The cases discussed above suggest at least three patterns of linkage between terrorism and war that may be worthy of further inquiry. The first is one where a combination of external war, internal war and factional infighting within a regime or coalition leads to a violent frenzy, including widespread use of terrorist methods both to enforce national discipline and eliminate ‘traitors'. This pattern may be found not only in the French, Russian, Chinese and Cambodian revolutionary wars, but also in the case of Afghanistan from the 1979 Soviet intervention to the establishment and demise of the Taliban.
The second pattern is one where a combination of external and internal war leads to the marginalisation of certain groups who get squeezed between the main warring parties. These marginalised groups, which may sometimes have one foot in each camp, are militarily weaker than the leading antagonists, and hence find terrorism the only useful means to manifest themselves and prevent political solutions that could marginalise them even further. To prevent the ‘marginalisation' pattern, one should always seek to accommodate third parties in negotiated settlements, or find alternative ways of preventing them from acting as spoilers.

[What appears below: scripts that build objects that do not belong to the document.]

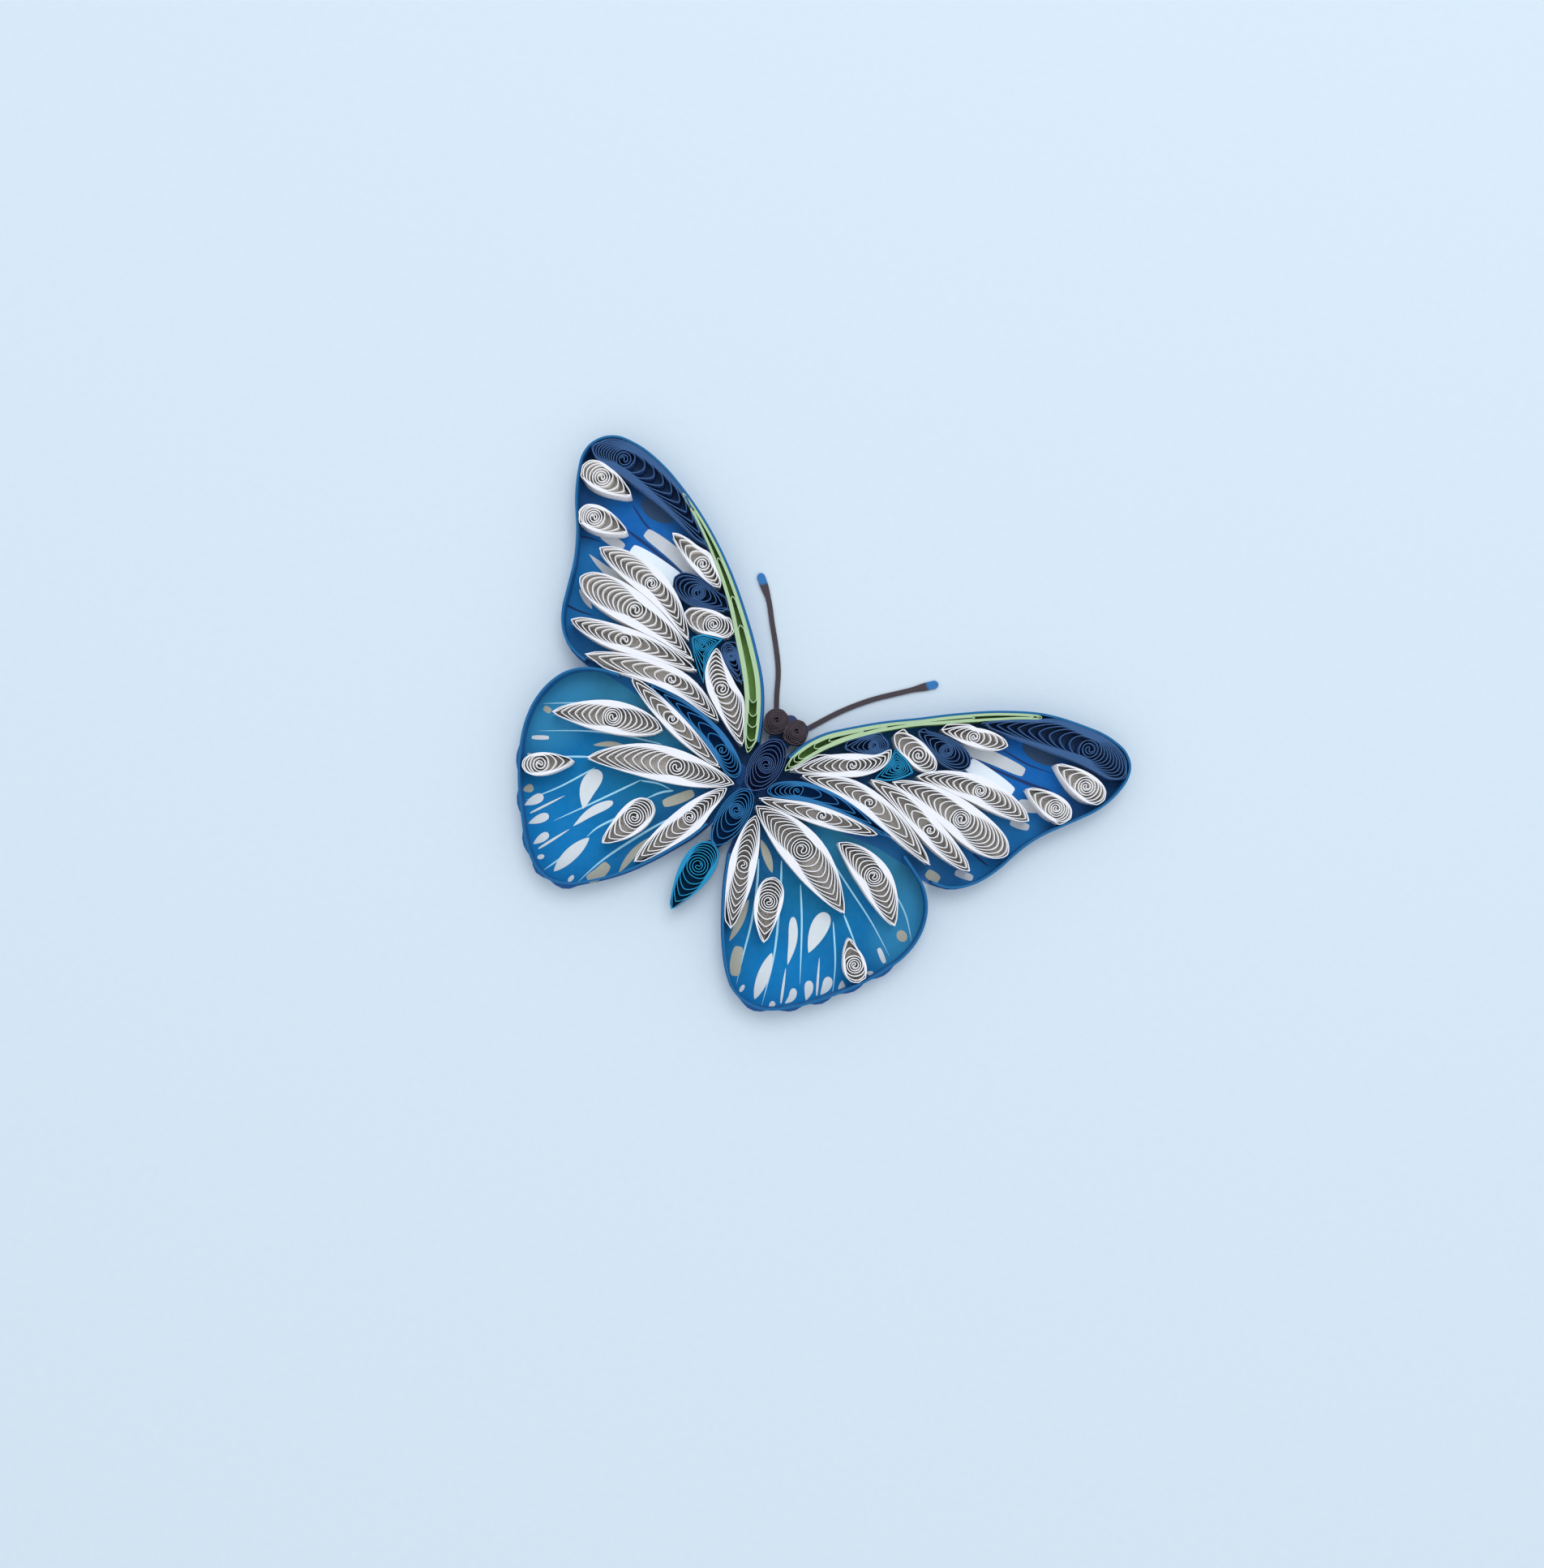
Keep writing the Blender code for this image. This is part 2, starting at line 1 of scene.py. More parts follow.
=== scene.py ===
# %% [markdown]
# # A quilled paper butterfly
#
# Quilling is rolling narrow strips of paper into coils, letting them spring open, pinching them into
# shape and gluing them on edge to a printed card. This lesson takes the butterfly's CAD frame, measures
# each coil's plan from it, and rolls the real thing: thin paper, many turns, an eye with its little hook.

import math
from collections import namedtuple

import bmesh
import bpy
import numpy as np
from mathutils import Matrix, Vector
from mathutils.geometry import delaunay_2d_cdt


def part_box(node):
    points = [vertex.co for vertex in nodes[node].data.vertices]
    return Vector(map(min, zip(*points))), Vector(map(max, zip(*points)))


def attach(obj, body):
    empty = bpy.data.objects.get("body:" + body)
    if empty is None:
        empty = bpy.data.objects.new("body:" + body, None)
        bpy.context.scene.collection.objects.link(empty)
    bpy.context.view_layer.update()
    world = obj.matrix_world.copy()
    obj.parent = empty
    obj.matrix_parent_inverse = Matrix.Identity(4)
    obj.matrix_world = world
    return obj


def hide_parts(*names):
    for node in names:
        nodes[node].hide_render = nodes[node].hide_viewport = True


MM = 0.001

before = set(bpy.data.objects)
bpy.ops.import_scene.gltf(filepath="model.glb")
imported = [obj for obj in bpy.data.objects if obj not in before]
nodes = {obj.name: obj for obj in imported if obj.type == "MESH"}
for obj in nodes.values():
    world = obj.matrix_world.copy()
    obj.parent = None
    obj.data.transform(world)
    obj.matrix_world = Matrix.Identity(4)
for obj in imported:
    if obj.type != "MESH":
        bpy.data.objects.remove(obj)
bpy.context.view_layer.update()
card_low, card_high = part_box("printed_base")
CARD_TOP = card_high.z
STRIP_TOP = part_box("left_forewing_rim")[1].z
print("nodes:", len(nodes))
print("card top", round(CARD_TOP / MM, 2), "mm, strip top", round(STRIP_TOP / MM, 2), "mm")

# %% [markdown]
# ## Camera and floor
#
# The camera looks straight down from a little below the butterfly's middle, and the butterfly is turned
# in the picture. A wide angle from 23 cm shows the walls of the outer coils from the side, so the
# camera's distance matters as much as its direction.

# %% Camera and floor
EYE = Vector((4.73, -10.84, 227.97)) * MM
LOOK = Vector((-0.0101, 0.0424, -0.999))
PHOTO_UP = Vector((-0.5244, 0.8505, 0.0414))
LENS = 35.5

scene = bpy.context.scene
scene.view_settings.view_transform = "Standard"
camera = bpy.data.objects.new("camera", bpy.data.cameras.new("camera"))
camera.data.lens = LENS
camera.data.sensor_width = 36.0
camera.data.clip_start = 0.01
camera.data.clip_end = 10.0
back = -LOOK.normalized()
side = PHOTO_UP.cross(back).normalized()
up = back.cross(side)
camera.matrix_world = Matrix.Translation(EYE) @ Matrix((side, up, back)).transposed().to_4x4()
scene.collection.objects.link(camera)
scene.camera = camera

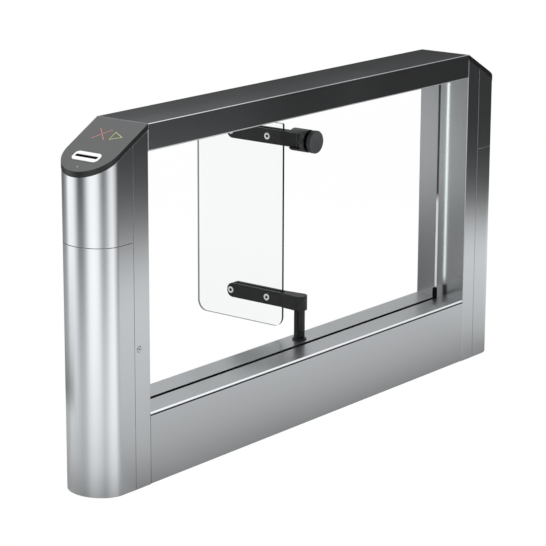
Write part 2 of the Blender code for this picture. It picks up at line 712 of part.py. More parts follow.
def make_bezel(side):
    frame = LID_FRAMES[side]
    flange = outline_plate(f"{side}_card_bezel",
                           lid_outline(FIT, BEZEL_LENGTH, BEZEL_WIDTH, READER_DOWN, BEZEL_CORNER),
                           (0, 0, BEZEL_PROUD), WHITE, frame)
    neck = outline_plate(f"{side}_bezel_neck",
                         lid_outline(-LID_THICKNESS + FIT, BEZEL_LENGTH - 2 * BEZEL_FLANGE,
                                     BEZEL_WIDTH - 2 * BEZEL_FLANGE, READER_DOWN,
                                     BEZEL_CORNER - BEZEL_FLANGE),
                         (0, 0, LID_THICKNESS + BEZEL_PROUD / 2), parent=frame)
    slot = box(f"{side}_bezel_slot",
               (READER_DOWN - CARD_SLOT_WIDTH / 2, -CARD_SLOT_LENGTH / 2, -OVERRUN),
               (READER_DOWN + CARD_SLOT_WIDTH / 2, CARD_SLOT_LENGTH / 2, OVERRUN), parent=frame)
    join(flange, neck)
    return cut(flange, slot)


def make_reader(side):
    # Its body hangs under the lid, and a light pipe rises from it to the lid's face.
    frame = LID_FRAMES[side]
    top = -LID_THICKNESS - FIT
    half_length = BEZEL_LENGTH / 2
    half_width = BEZEL_WIDTH / 2
    body = box(f"{side}_card_reader", (READER_DOWN - half_width, -half_length, top - READER_DEPTH),
               (READER_DOWN + half_width, half_length, top), BLACK, frame)
    arm = box(f"{side}_lamp_arm", (READER_DOWN, -2 * LAMP_RADIUS, top - 2 * LAMP_RADIUS),
              (LAMP_DOWN + 2 * LAMP_RADIUS, 2 * LAMP_RADIUS, top), parent=frame)
    pipe = cylinder(f"{side}_lamp_pipe", LAMP_RADIUS, top - LAMP_RADIUS, 0, (LAMP_DOWN, 0, 0),
                    parent=frame, steps=SMALL_STEPS)
    slot = box(f"{side}_reader_slot",
               (READER_DOWN - CARD_SLOT_WIDTH / 2, -CARD_SLOT_LENGTH / 2, top - READER_SLOT_DEPTH),
               (READER_DOWN + CARD_SLOT_WIDTH / 2, CARD_SLOT_LENGTH / 2, OVERRUN), parent=frame)
    relief = box(f"{side}_reader_relief",
                 (READER_DOWN + half_width / 2, -half_length - OVERRUN, -GATE_WIDTH),
                 (READER_DOWN + half_width + OVERRUN, half_length + OVERRUN,
                  top - READER_SLOT_DEPTH), parent=frame)
    join(body, arm, pipe)
    return cut(body, slot, relief)


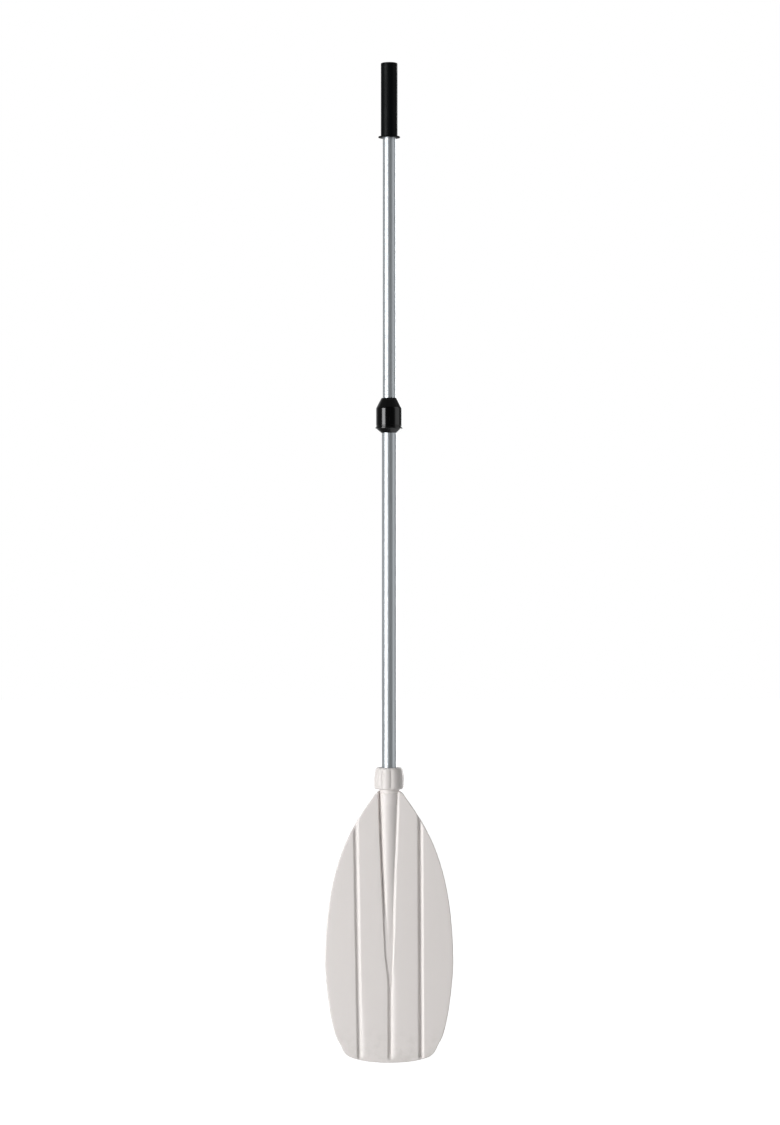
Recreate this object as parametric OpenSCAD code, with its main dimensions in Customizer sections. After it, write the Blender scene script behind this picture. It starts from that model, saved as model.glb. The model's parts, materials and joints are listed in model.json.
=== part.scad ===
// Telescopic rowing oar, standing blade down: blade tip at z = 0, shaft along +Z, blade face towards -Y.

/* [Shaft] */
// Overall length as set, blade tip to handle end
oar_len = 1700; // [1660:5:1735]
// Outer diameter of the lower tube
lower_tube_d = 25; // [24.8:0.05:25.1]
// Outer diameter of the upper tube
upper_tube_d = 22; // [21.9:0.05:22.1]
// Wall of both tubes
tube_wall = 1; // [0.98:0.01:1.05]
// Height of the lower tube's top end
lower_tube_top = 1110; // [1000:5:1150]
// How far the shaft reaches into the blade below the clamp nut
socket_depth = 110; // [90:5:115]
// Length that is left to pull out before the guide plug meets the lock sleeve
pull_left = 40; // [20:5:60]

/* [Blade] */
// Height of the blade's panel, tip to neck
blade_len = 458; // [450:1:460]
// Wall of the blade's panel
blade_t = 4; // [3:0.25:5]
// How far the blade's long edges bend back from its centre line
blade_dish = 5; // [3:1:10]
// Distance of the panel's middle surface in front of the shaft's axis
panel_y = 10.5; // [8:0.5:11]
// Distance of the side valleys from the centre line
valley_x = 54; // [46:1:60]
// Depth of the valleys pressed into the blade
valley_depth = 3; // [2:0.25:3.5]

/* [Blade nut] */
// Largest radius of the fluted nut
blade_nut_r = 25.6; // [24.5:0.1:27]
// Number of flutes around it
flutes = 10; // [8:1:16]

/* [Lock nut] */
// Radius of the nut's straight skirt
lock_nut_r = 22.3; // [21.5:0.1:23.5]
// Radius of the thin lip round the sleeve below it
lock_lip_r = 23.5; // [22.5:0.1:25]

/* [Handle] */
// Length of the grip
grip_len = 127; // [115:1:140]
// Radius of the grip
grip_r = 14.25; // [13.5:0.05:15.5]
// Radius of the flange at its lower end
grip_flange_r = 18.6; // [17:0.1:21]

/* [Hidden] */
$fn = 64;
fit = 0.08;        // radial clearance where a tube turns or slides
snug = 0.02;       // radial gap where a piece is pressed or bonded on
loose = 0.3;       // gap between faces that move past each other
pitch = 4;         // lead of both nuts' threads
thread_root_r = 16.6;
thread_crest_r = 18;
nut_thread_r = thread_crest_r + 0.35;

lower_r = lower_tube_d / 2;
lower_bore_r = lower_r - tube_wall;
upper_r = upper_tube_d / 2;
upper_bore_r = upper_r - tube_wall;

// Blade neck, from the panel's top upwards
neck_collar_r = 17.7;
neck_top = blade_len + 30;
seat_foot = neck_top - 12;
clamp_top = neck_top + 3.5;
blade_nut_roof = neck_top + 6.1;
blade_nut_top = neck_top + 13;
blade_nut_foot = blade_len + 6.8;
flute_turn = 26;   // where the first flute is, in degrees from +X
horn_rise = 3.5;   // how far the panel's shoulders rise beside the neck
horn_x = 15.4;     // distance of their inner edges from the centre line
socket_foot = seat_foot - socket_depth;

// Lower tube's ends
lower_plug_flange = 2;
lower_tube_foot = socket_foot + 2 + lower_plug_flange;
float_foot = lower_tube_foot + 22;
float_len = 190;

// Lock, from the sleeve's foot upwards
sleeve_foot = lower_tube_top - 39.5;
sleeve_shoulder = sleeve_foot + 12.3;
sleeve_ledge = 3;
sleeve_top = lower_tube_top + 7;
lock_nut_foot = sleeve_shoulder + loose;
lock_nut_roof = sleeve_top + 5.9;
lock_nut_top = sleeve_top + 13;

// Upper tube and handle
upper_tube_foot = lower_tube_top - pull_left - 0.5;
guide_len = 40;
rivet_r = 1.5;
rivet_z = upper_tube_foot + 14;
grip_foot = oar_len - grip_len;
grip_cap = 4;
upper_tube_top = oar_len - grip_cap - 2;

// Half of the blade's outline, neck to tip, as curves that share their end points
OUTLINE = [
    [[17, 461.5], [21, 461.5], [24.5, 457], [28.3, 451.2]],
    [[28.3, 451.2], [56.3, 408.5], [109, 349.5], [109, 165]],
    [[109, 165], [109, 150], [101, 56], [86, 35]],
    [[86, 35], [81.5, 28.7], [80, 16], [68, 10]],
    [[68, 10], [56, 4], [32, 0], [0, 0]]
];
OUTLINE_STEPS = 10;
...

The third pattern is related to the first. This is the ‘blowback' pattern, where a state engaged in war or serious rivalry with another state provides support to rebellious groups within areas controlled by the enemy, and these groups later turn their organisation and weapons against their original beneficiary, and act as spoilers of a peace settlement after a war is over. If this is a widespread pattern, then one way of preventing or reducing the incidence of terrorist acts may be for the great powers to abstain from sustaining warfare by proxies. One should probably be extremely careful with supplying arms and equipment to groups that are your friends only because they are your current enemy's enemy.